At the moment I'm just trying to understand the issues of porting code from an existing platform to one w/ just cheri(ot) added in the simplest way. A real system with cheri support will likely be rather different so it's hard to say whether or not 2^24 is sufficient.

[davidchisnall]

Not supporting a size is fine but the behaviour (silently trapping) is not.

Completely agreed on the second part. We should at least have an Invariant in the size() that checks that none of the reserved bits are set.

I expect that anyone doing bring-up on a new board will run with loader debug turned on (as you are doing), at least until first successful boot, and the loader should complain about invalid things, rather than just giving 0-length / untagged capabilities.

This is real hw. I will double-check the size.

The PLIC has different regions for different HART contexts. My expectation was that a multi-core scheduler (note: ours is not currently multi-HART-aware) would import the different contexts as different MMIO capabilities. Our existing targets that use a RISC-V standard PLIC import it with a 0x400000-byte length.

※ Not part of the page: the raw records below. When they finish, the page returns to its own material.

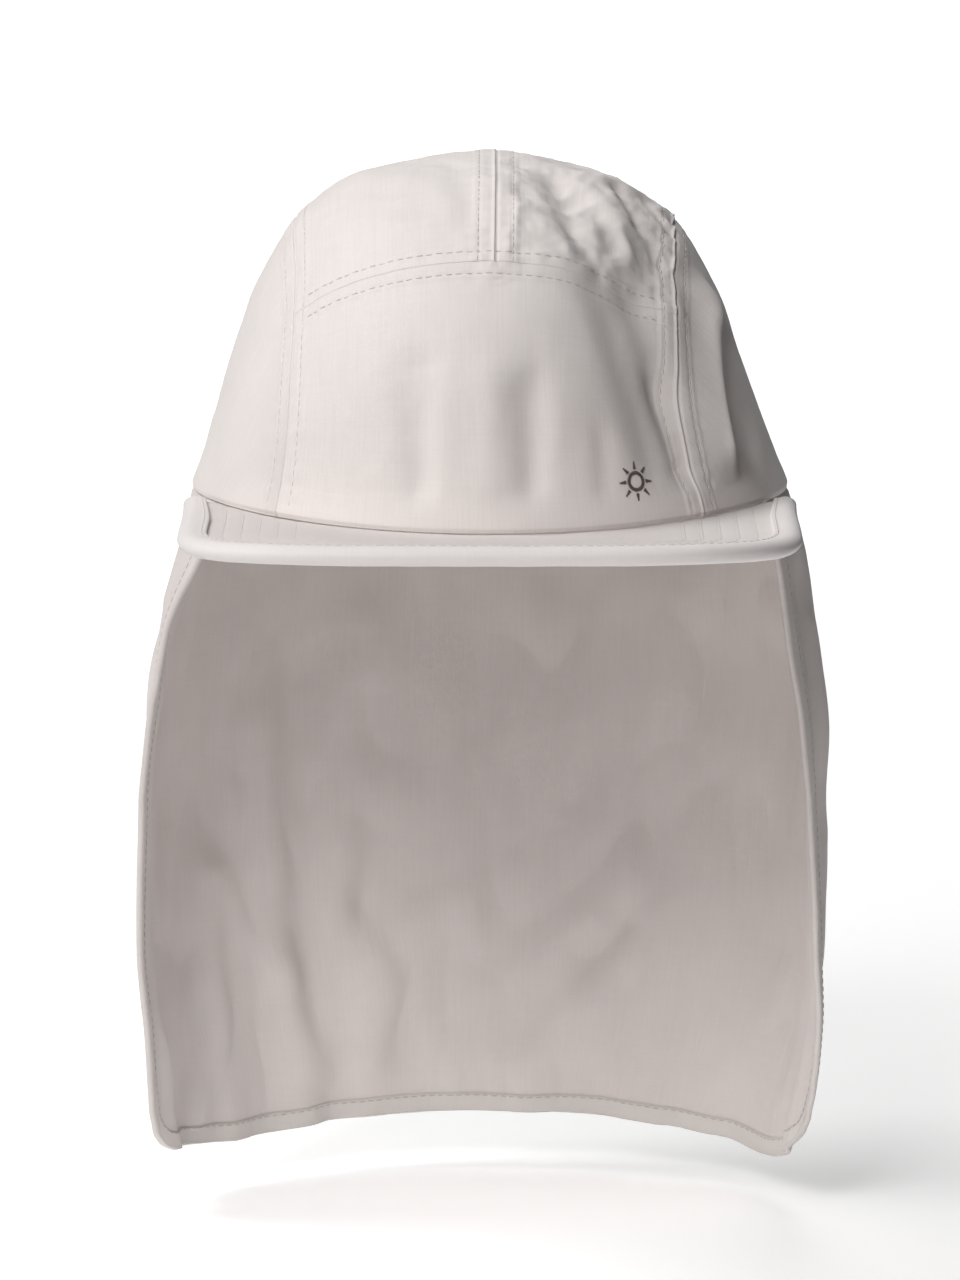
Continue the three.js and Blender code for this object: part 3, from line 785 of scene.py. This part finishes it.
def brim_top(x, y):
    """Height of the brim's upper face, pressed in along its rows of stitches."""
    away = edge_distance(x, y)
    points = np.stack([x, y, 0 * x], -1)
    z = brim_height(x, y) + BRIM_THICKNESS / 2 + 0.16 * MM * crinkle(points, 16 * MM, 9)
    for k in range(QUILT_ROWS):
        row = QUILT_START + k * QUILT_STEP
        z -= QUILT_DEPTH * np.exp(-(((away - row) / QUILT_WIDTH) ** 2))
    return z


def brim_place(u, v):
    along = mix(-1.0, 1.0, u)
    edge_x, edge_y = brim_plan(along, TAPE + 0.3 * MM)
    rim = on_rim(along * math.acos(BRIM_END))
    x = mix(edge_x, (RIM_HALF_WIDTH - CLOTH) * rim[:, 0], v)
    y = mix(edge_y, (RIM_FRONT - CLOTH) * rim[:, 1], v)
    return np.stack([x, y, brim_top(x, y)], -1)


BRIM_CLOTH = woven("brim_cloth", (220, 213, 210), streaks=0.7)
brim = cloth_piece(
    "brim_cloth", 260, 90, (260 * MM, 70 * MM), brim_place, BRIM_THICKNESS
)
brim.data.materials.append(BRIM_CLOTH)
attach(brim, "root")
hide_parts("brim")

# Quilting: the brim's rows of stitches, wherever they lie clear of the crown.
quilting = []
for k in range(QUILT_ROWS):
    row = QUILT_START + k * QUILT_STEP
    x, y = brim_plan(np.linspace(-0.985, 0.985, 900), row)
    clear = (x / RIM_HALF_WIDTH) ** 2 + (y / RIM_FRONT) ** 2 > 1.07
    clear &= edge_distance(x, y) > row - 0.2 * MM
    x, y = x[clear], y[clear]
    line = np.stack([x, y, brim_top(x, y)], -1)
    quilting.append(evenly(line, np.tile((0.0, 0.0, 1.0), (len(line), 1)), sink=0.45))
QUILT_THREAD = thread("quilt_thread", (208, 200, 196))
sewn("brim_stitches", quilting, QUILT_THREAD)


# ---- Brim binding ----
# One soft tape is folded over the brim's edge from end to end and sewn down on top.
# Its inner edge stands up in a small lip where the stitches pull it in.

LIP = [  # inset, rise: the tape's section from the lip round the nose, in millimetres
    (8.4, 1.72), (8.5, 2.2), (8.25, 2.6), (7.7, 2.72), (7.0, 2.6), (6.2, 2.62),
    (5.0, 2.78), (3.8, 2.8), (2.6, 2.62), (1.5, 2.15), (0.7, 1.5), (0.2, 0.75),
    (0, 0), (0.2, -0.75), (0.7, -1.5), (1.5, -2.15), (2.6, -2.62), (3.8, -2.8),
    (6.2, -2.75), (8.1, -2.6), (8.4, -1.72), (4.8, -1.72), (1.15, -1.6), (1.0, 0),
    (1.15, 1.6), (4.8, 1.72),
]
BINDING_TAPER = 0.2
BINDING_STATIONS = 420


def binding_spot(along, inset, rise):
    """A place on the binding, with the slight waves of hand-eased tape."""
    narrow = 1 - BINDING_TAPER * smooth(np.abs(along), 0.7, 1)
    x, y = brim_plan(along, np.where(inset > 3.8 * MM, inset * narrow, inset))
    wave = 0.12 * MM * crinkle(np.stack([x, y, rise], -1), 9 * MM, 12)
    return np.stack([x, y, brim_height(x, y) + rise + wave], -1)


def binding_place(u, v):
    section = np.array(LIP + LIP[:1]) * MM
    at = v * len(LIP)
    inset, rise = (np.interp(at, np.arange(len(section)), section[:, k]) for k in (0, 1))
    return binding_spot(mix(-1.0, 1.0, u), inset, rise)


BINDING_CLOTH = woven("binding_cloth", (228, 222, 220), streaks=0.6, pitch=0.7, slub=1.6)
binding = cloth_piece(
    "brim_binding_cloth", BINDING_STATIONS, len(LIP), (370 * MM, 40 * MM),
    binding_place, 0,
)
bm = bmesh.new()
bm.from_mesh(binding.data)
bmesh.ops.remove_doubles(bm, verts=bm.verts, dist=0.002 * MM)
bmesh.ops.holes_fill(bm, edges=[e for e in bm.edges if e.is_boundary], sides=0)
bmesh.ops.recalc_face_normals(bm, faces=bm.faces)
bm.to_mesh(binding.data)
bm.free()
binding.data.materials.append(BINDING_CLOTH)
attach(binding, "root")
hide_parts("brim_binding")

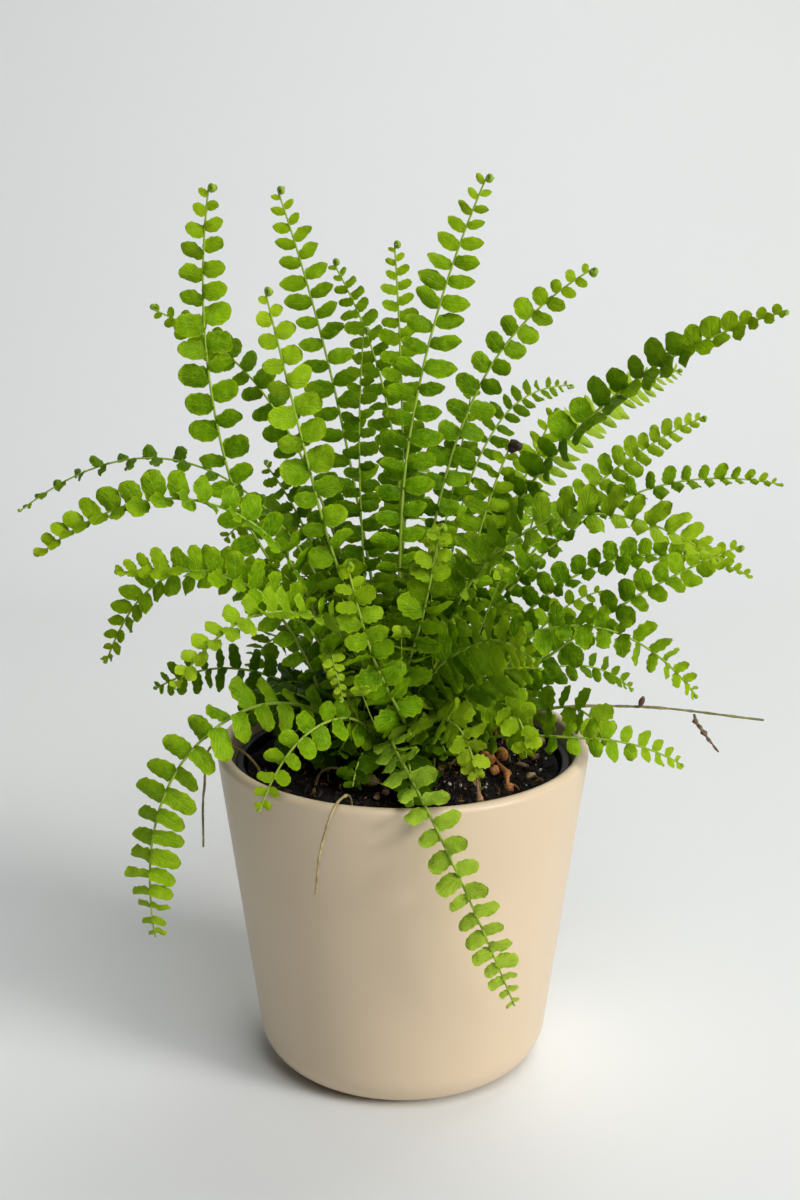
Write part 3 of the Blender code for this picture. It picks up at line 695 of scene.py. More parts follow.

At the moment I'm just trying to understand the issues of porting code from an existing platform to one w/ just cheri(ot) added in the simplest way. A real system with cheri support will likely be rather different so it's hard to say whether or not 2^24 is sufficient

Please also file issues against the book if there are areas where the documentation is lacking (I am aware that there are quite a few, but help prioritising the ones that people hit first would be very useful). This is still quite work-in-progress, but it's a priority for me to kick it into a usable state in the next few months.

[davidchisnall]

I've merged a fix that stops this being a silent failure (if you compile with loader-debug enabled), but I'm leaving this open to track whether we should relax these requirements.

[davidchisnall]

Updating the title to reflect the unaddressed part of this.